How to make a Minecraft countdown with bossbar and command blocks
A bossbar can show a timer, but the bar does not count down by itself. The setup command creates the bar, and something else must update its value every second or every tick. That update layer can be a repeating command block chain or a datapack function.
Create the bossbar first
Start by adding a named bossbar, setting its color, style, maximum value, current value, and players. The builder handles this setup cleanly. For a 60 second timer, set max to 60 and value to 60.
Use a scoreboard for the timer state
A scoreboard objective gives Minecraft a number to count down. Store the remaining seconds there, then use commands to copy that number into the bossbar value. This keeps the visible bar tied to real server state.

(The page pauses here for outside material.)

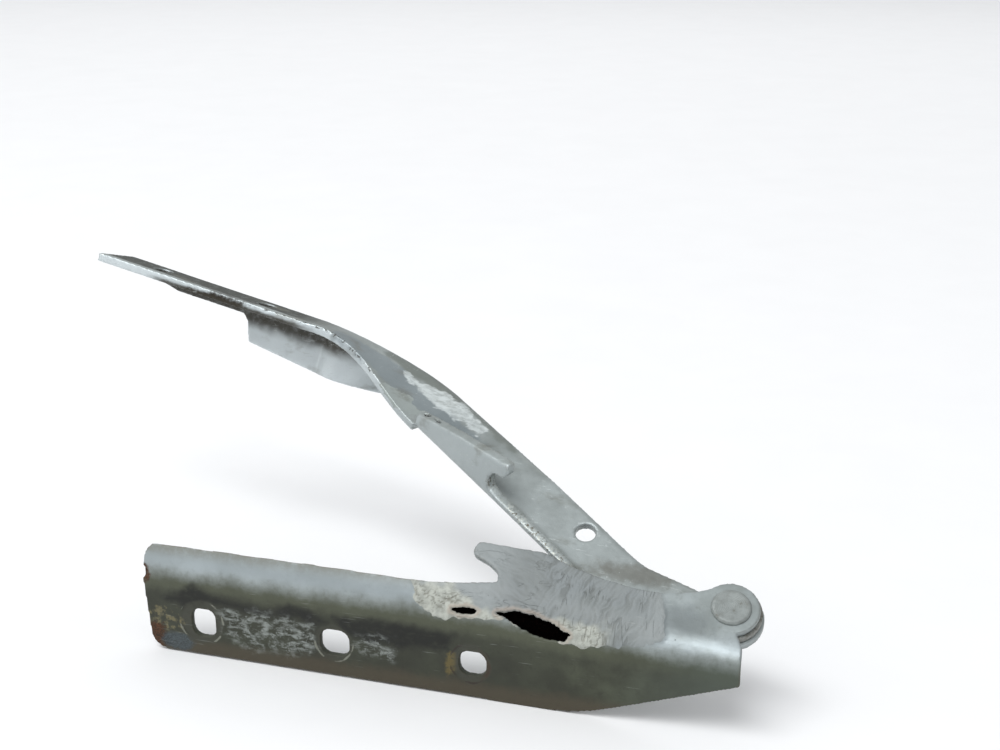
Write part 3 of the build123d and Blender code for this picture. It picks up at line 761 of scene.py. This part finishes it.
arm.data.materials.append(g.finish(colour, rough, metal, relief, RELIEF))

# ---- rivet, spacer, washer and bush on the pivot axis ----
HEAD_R = 8.0
HEAD_H = 1.4
SHANK_R = 5.0
BORE_R = 5.05
SPACER_R = 12.5
WASHER_R = 11.0
SPACER_TOP = -3.0
SPACER_BACK = -6.0
WASHER_TOP = -10.6
WASHER_BACK = -12.1
TAIL_BACK = -14.6


def disc_profile(radius, top, back, edge):
    """Section of a flat disc that fits round the shank, with its corners rounded."""
    return rounded([(BORE_R, top), (radius, top), (radius, back), (BORE_R, back)], edge)


rivet_profile = [
    (0, HEAD_H - 0.30), (3.0, HEAD_H - 0.22), (6.0, HEAD_H - 0.10), (6.9, HEAD_H), (7.4, HEAD_H - 0.15),
    (7.8, HEAD_H - 0.6), (HEAD_R, 0.4), (HEAD_R, 0.0), (SHANK_R, 0.0),
    (SHANK_R, WASHER_BACK), (7.2, WASHER_BACK), (7.5, WASHER_BACK - 0.9), (6.6, TAIL_BACK + 0.5),
    (4.4, TAIL_BACK + 0.05), (2.4, TAIL_BACK + 0.5), (0, TAIL_BACK + 0.7),
]
rivet = lathe("rivet_peened", rivet_profile, pivot, 0.05)
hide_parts("pivot_rivet")
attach(rivet, "bracket")

spacer = lathe("spacer_disc", disc_profile(SPACER_R, SPACER_TOP, SPACER_BACK, 0.5), pivot)
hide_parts("pivot_spacer")
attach(spacer, "bracket")

washer = lathe("washer_disc", disc_profile(WASHER_R, WASHER_TOP, WASHER_BACK, 0.3), pivot)
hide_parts("tail_washer")
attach(washer, "bracket")


def turned_metal(name, light, dark, stain, metallic):
    """Dull turned or painted metal with patches of stain and fine ring marks about the pivot axis."""
    graph = Graph(name)
    patch = graph.noise(0.3, 61.0, detail=6.0, rough=0.65)
    speck = graph.noise(2.5, 62.0, detail=3.0)
    gap = graph.vector("SUBTRACT", graph.mm, tuple(pivot)).outputs[0]
    rise = graph.vector("DOT_PRODUCT", gap, tuple(out)).outputs["Value"]
    size = graph.node("ShaderNodeVectorMath", operation="LENGTH")
    graph.plug(size.inputs[0], gap)
    gap_squared = graph.math("POWER", size.outputs["Value"], 2.0)
    spread = graph.math("SUBTRACT", gap_squared, graph.math("POWER", rise, 2.0))
    radius = graph.math("SQRT", graph.math("MAXIMUM", spread, 0.0))
    turning = graph.math("SINE", graph.times(radius, 9.0))
    shade = graph.blend(graph.step(patch, 0.35, 0.65), light, dark)
    stained = graph.step(graph.plus(patch, graph.times(speck, 0.2)), 0.70, 0.82)
    shade = graph.blend(graph.times(stained, 0.8), shade, stain)
    dots = chips(graph, 5.0, 0.4, 63.0, 0.3)
    shade = graph.blend(graph.times(dots, 0.7), shade, stain)
    rough = graph.plus(graph.step(patch, 0.3, 0.7, 0.36, 0.52), graph.times(stained, 0.2))
    relief = graph.plus(graph.times(turning, 0.12), graph.times(speck, 0.4), graph.times(dots, -0.8))
    return graph.finish(shade, rough, metallic, relief, 0.10)


rivet.data.materials.append(
    turned_metal("rivet_paint_rubbed", tone(146, 152, 150), tone(128, 133, 130), tone(104, 102, 94), 0.3))
spacer.data.materials.append(
    turned_metal("spacer_steel_dull", tone(148, 150, 146), tone(112, 112, 106), tone(84, 66, 46), 0.7))
washer.data.materials.append(
    turned_metal("washer_steel_dull", tone(150, 152, 150), tone(110, 110, 104), tone(88, 64, 42), 0.75))
bush_metal = turned_metal("bush_bronze_plain", tone(178, 136, 78), tone(132, 98, 56), tone(72, 54, 36), 0.9)
for holder in frame["nodes"]["pivot_bush"].material_slots:
    holder.material = bush_metal

# ---- floor, light and camera, in metres ----
FLOOR_GAP = 0.0002
FLOOR_REACH = 9.0
SKY_COLOUR = (0.96, 0.975, 1.0, 1.0)
SKY_STRENGTH = 0.6
CENTRE = (0.0, 0.05, 0.04)
SENSOR_MM = 36.0
LENS_MM = 54.0
CAMERA_PLACE = (0.22475, -0.51010, 0.30602)
CAMERA_AIM = (-0.272077, 0.906576, -0.322636)

floor_mesh = bpy.data.meshes.new("floor")
floor_z = cad_low.z - FLOOR_GAP
floor_mesh.from_pydata(
    [(x * FLOOR_REACH, y * FLOOR_REACH, floor_z) for x, y in ((-1, -1), (1, -1), (1, 1), (-1, 1))],
    [], [(0, 1, 2, 3)])
floor = bpy.data.objects.new("floor", floor_mesh)
bpy.context.scene.collection.objects.link(floor)
g = Graph("floor_pale")
paper = g.noise(0.02, 71.0, detail=3.0)
floor_colour = g.blend(paper, tone(238, 238, 238), tone(243, 243, 243))
floor_mesh.materials.append(g.finish(floor_colour, g.step(paper, 0, 1, 0.82, 0.9), 0.0, paper, 0.02))
floor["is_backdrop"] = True

world = bpy.data.worlds.new("studio")
world.use_nodes = True
sky = world.node_tree.nodes["Background"]
sky.inputs["Color"].default_value = SKY_COLOUR
sky.inputs["Strength"].default_value = SKY_STRENGTH
bpy.context.scene.world = world


def softbox(name, place, aim, size, power, colour):
    """Rectangular lamp at a place, pointed at the aim."""
    lamp = bpy.data.lights.new(name, "AREA")
    lamp.shape = "RECTANGLE"
    lamp.size, lamp.size_y = size
    lamp.energy = power
    lamp.color = colour
    holder = bpy.data.objects.new(name, lamp)
    holder.location = place
    holder.rotation_euler = (Vector(aim) - Vector(place)).to_track_quat("-Z", "Y").to_euler()
    bpy.context.scene.collection.objects.link(holder)


softbox("overhead", (-0.7, -1.3, 3.0), CENTRE, (3.2, 1.3), 76.0, (0.97, 0.985, 1.0))
softbox("left_fill", (-2.4, -1.4, 1.2), CENTRE, (1.6, 1.6), 9.0, (1.0, 0.99, 0.97))
softbox("floor_wash", (-0.8, 2.6, 2.0), (-0.8, 2.61, 0.0), (5.0, 2.2), 24.0, (0.98, 0.99, 1.0))

camera_data = bpy.data.cameras.new("camera")
camera_data.sensor_width = SENSOR_MM
camera_data.lens = LENS_MM
camera = bpy.data.objects.new("camera", camera_data)
camera.location = CAMERA_PLACE
camera.rotation_euler = Vector(CAMERA_AIM).to_track_quat("-Z", "Y").to_euler()
bpy.context.scene.collection.objects.link(camera)
bpy.context.scene.camera = camera
bpy.context.scene.view_settings.view_transform = "Standard"

low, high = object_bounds()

Update the value repeatedly
A repeating command block or scheduled datapack function should subtract time and then run a bossbar value update. One static /bossbar command cannot do this alone.
Finish cleanly
When the timer reaches zero, hide or remove the bossbar, run the event command, and stop the update loop. Clean endings matter because stale bossbars make later events confusing.
Step
| Step | Example command | Purpose |
|---|---|---|
| Create objective | /scoreboard objectives add event_timer dummy | Stores remaining time. |
| Set time | /scoreboard players set #timer event_timer 60 | Starts at 60 seconds. |
| Show bar | /bossbar set cube:event value 60 | Initial visible value. |
| Tick down | /scoreboard players remove #timer event_timer 1 | Repeating update step. |
| Copy value | /execute store result bossbar cube:event value run scoreboard players get #timer event_timer | Syncs scoreboard to bossbar. |
FAQ
Can one command create a live countdown?
No. The bar can be created by one command, but countdown behavior requires repeated updates.
Should I use ticks or seconds?
Seconds are easier for command blocks. Ticks are better when a datapack already controls the event loop.
What happens at zero?
Run the payoff command, then hide or remove the bar so the next event starts cleanly.